══ Information provided ══
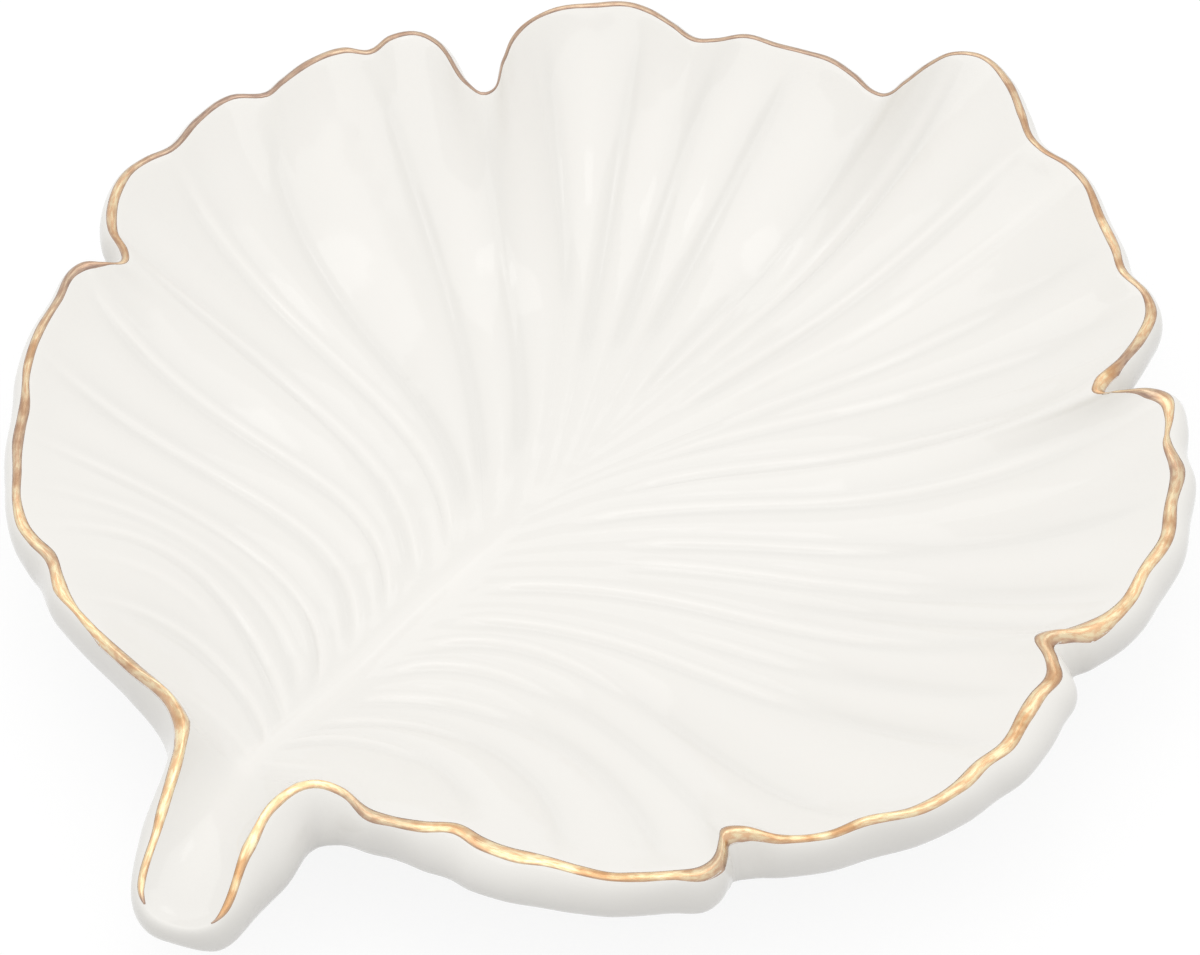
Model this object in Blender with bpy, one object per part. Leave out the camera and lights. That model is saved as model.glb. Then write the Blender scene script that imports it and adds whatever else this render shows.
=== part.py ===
"""Leaf soap dish: a glazed porcelain casting with a gilt line on its rim and a bare foot ring under it.

Metres, +Z up. The dish stands on z = 0, +Y runs from its stem to its tip, and the origin is under the
middle of its outline. The leaf is drawn in plan as vein pairs: each pair leaves the midrib at one root and
ends on the rim, left and right, and the casting's skin is a grid rolled along those veins, over the rim's
rounded edge and back underneath to the foot.
"""
import math

import bmesh
import bpy
import numpy as np
from mathutils import Vector
from mathutils.geometry import interpolate_bezier

# Leaf blade, along the crest of its rim
BLADE_WIDTH = 0.1295
BLADE_LENGTH = 0.1345
BOWL_DEPTH = 0.0105
SLOPE_WIDTH = 0.038
SLOPE_EASING = 0.019
FLOOR_THICKNESS = 0.0055

# Rounded edge outside the crest
EDGE_BULGE = 0.0018
EDGE_HEIGHT = 0.0064
EDGE_EASING = 0.0042
NOTCH_FILL = 0.005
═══
What you have to do |
Return, please, the lines of the data from the first through the line containing "ring under it.", both kept, exactly as they stand and nothing more.

Exercise result |
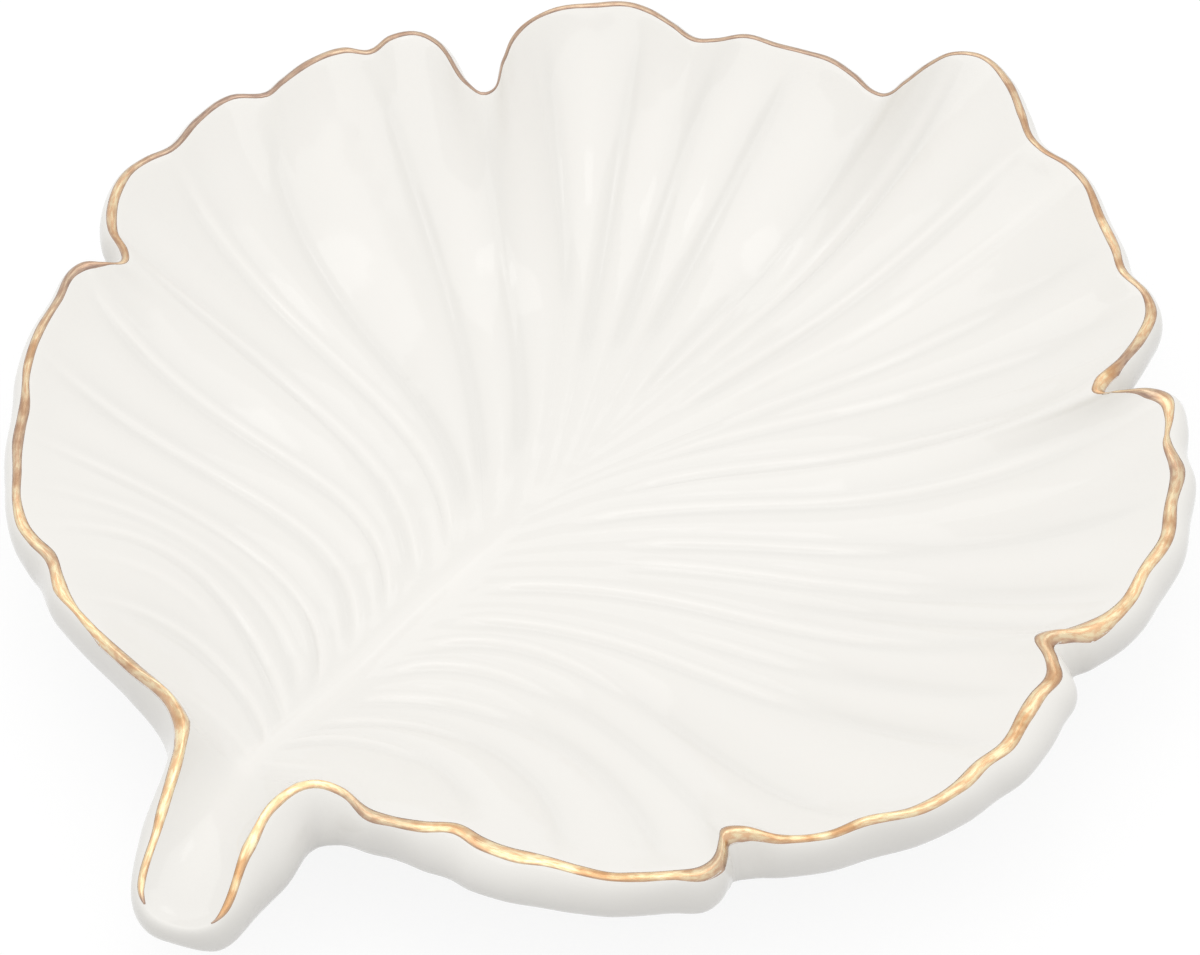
Model this object in Blender with bpy, one object per part. Leave out the camera and lights. That model is saved as model.glb. Then write the Blender scene script that imports it and adds whatever else this render shows.
=== part.py ===
"""Leaf soap dish: a glazed porcelain casting with a gilt line on its rim and a bare foot ring under it.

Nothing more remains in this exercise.